By David Salazar
During the course of the next few weeks, the Met will rescreen is famous (or infamous for those who have read my reviews) new Ring Cycle in movie theaters around the world. To kick off the cycle, the new making-of documentary "Wagner's Dream" saw its first major screening around the world (the film had made a debut screening at the Tribeca Film Festival).
The documentary in many ways succeeds where the actual production that it details fails. It is riveting, multifaceted, and rich in its content, scope, and the story that it sets out to tell. Whereas the production tends to be a rigid, flat, and consistently lacking in personality, this documentary more than makes up for it with wit and insight. After watching the film, I felt something that I hadn't felt while watching the actual production at the Met: I was rooting for the production to succeed. And I actually had some affinity for Met Manager Peter Gelb and Director Robert LePage.
We watch as the planks take form from tiny models to the 90,000 pound monster it eventually becomes. We get a look at the original plans for the planks and then watch as LePage and crew learn of its limitations. The production team's frustrations become our frustrations.

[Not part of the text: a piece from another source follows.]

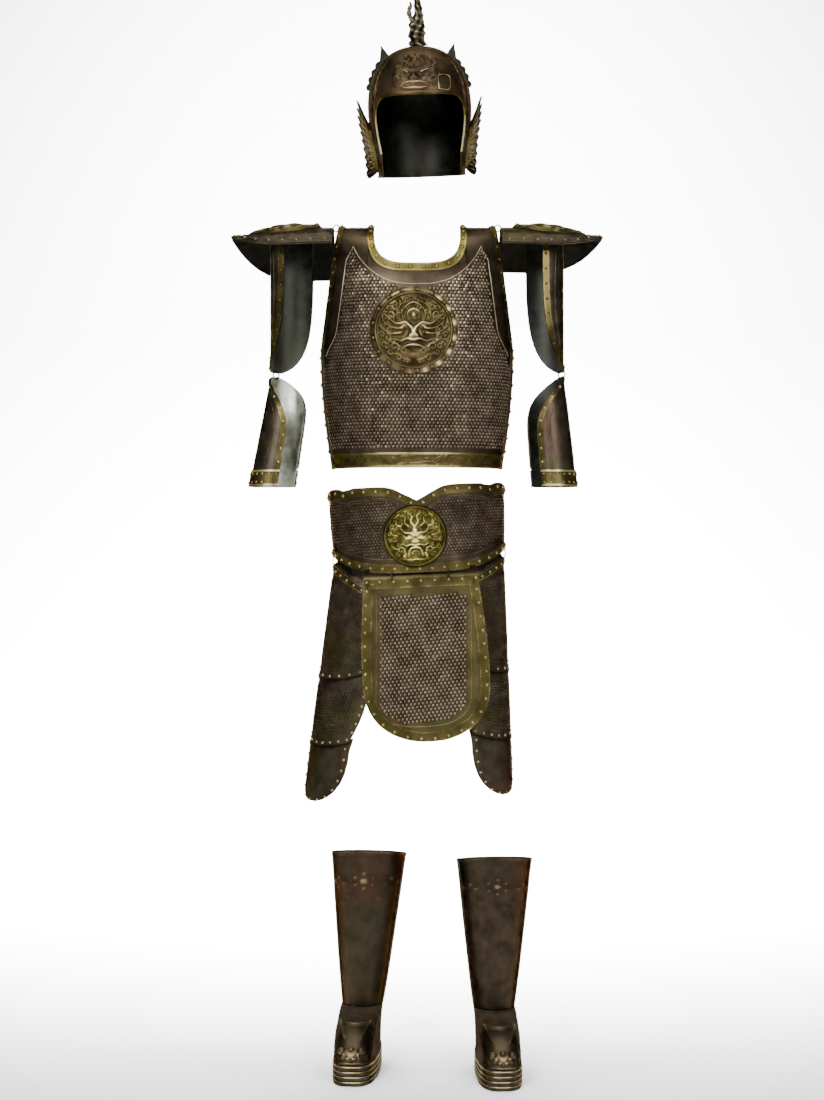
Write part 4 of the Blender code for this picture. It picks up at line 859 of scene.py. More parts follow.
def disc(build, baseAt, radius, rise, dome, face, inside, size, rim, grooves):
    # square grid turned into a disc, domed, with the face in relief and a ring round it
    u, v = square(size, size)
    x, y = u * np.sqrt(1.0 - v * v / 2.0), v * np.sqrt(1.0 - u * u / 2.0)
    away = np.minimum(1.0, np.hypot(x, y))
    base = baseAt(radius * x, radius * y)
    normals = gridNormals(base, inside)
    scale = 1.0 / rim
    fade = blend((rim - 0.02 - away) / 0.06)
    small = curlRing(0.84, 10, 0.085, 0.026, 0.055) + curlRing(0.62, 7, 0.075, 0.026, 0.045)
    raised = relief(np.abs(x) * scale, y * scale, face["lumps"], face["lines"],
                    face["curls"] + small)
    ring = np.exp(-((away - rim) / 0.022) ** 2) * 0.050
    notch = 1.0
    if grooves:
        turn = np.arctan2(y, x)
        notch = 1.0 - 0.5 * blend((away - rim - 0.03) / 0.04) * (
            0.5 + 0.5 * np.cos(grooves * turn)) ** 6
    lift = rise + dome * arch(away, 2.2) * notch + radius * (raised * fade + ring)
    # painted light: the relief's crests and the ring are painted light as highlight, the flat ground
    # between them dark as shade
    high = np.clip(0.08 + 10.0 * raised * fade + 9.0 * ring, 0.0, 1.0)
    if grooves:
        # painted highlight: the lobes outside the ring are painted lighter towards the right and the bottom
        lobes = blend((away - rim - 0.02) / 0.03) * (0.5 + 0.5 * np.cos(grooves * turn + math.pi))
        high = np.clip(high + 0.42 * lobes * (1.2 + 0.9 * np.clip(x - 0.4 * y, -1.0, 1.0)), 0.0, 1.0)
    addShell(build, base + normals * lift[..., None], normals, lift - 0.0004, high=high)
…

Moments of peril and wit ensue as first bass Hans-Peter Konig complains about a loose plank and the team rushes to reassure him. The scene is capped by Konig's witty "there are not many good basses left in the world, so you have to protect me." Later on, soprano Deborah Voigt falls off the set as she attempts to mount it (I was actually at the performance).
When the production malfunctions, director Susan Froemke captures the frustration of LePage, Met General Manager Peter Gelb, and the rest of the technical crew that we have witnessed working hard to put the entire process together. My original response back in October 2010 to the news of the malfunction was laughter; watching this documentary, I was utterly saddened.
One can only imagine the depth of footage that Froemke might have accumulated during this two year process and it certainly comes to no surprise that a great wealth of major players in the Ring Cycle (most notably conductors James Levine and Fabio Luisi) get little to no screen time. However, the detailed coverage of soprano Deborah Voight's journey through her first Brunhilde was greatly appreciated. Voight has recently taken up the role of hostess for many of the Met's Live in HD broadcasts with her jovial and warm personality. There should be no dout that she gained some new supporters and fans with this documentary. Same goes for Jay Hunter Morris in his limited exposure. It would certainly have been nice to see other casts members, but there might be a reason (aside from obvious time constraints) that they may have been omitted.
The end of the film felt a tad bit rushed as the filmmakers closed out the cycle with lessening insight, but it was nice to see an intricate examination of the pain-staking process that could be opera. This is definitely a journey that both Wagnerites, opera lovers, and even Anti-Wagnerians, and non-opera folk should watch. For the uninitiated, it certainly will wet your appetite to see this production and for those who have seen it and have their fully formed opinions, it will certainly endear you in the slightest to the figures behind it.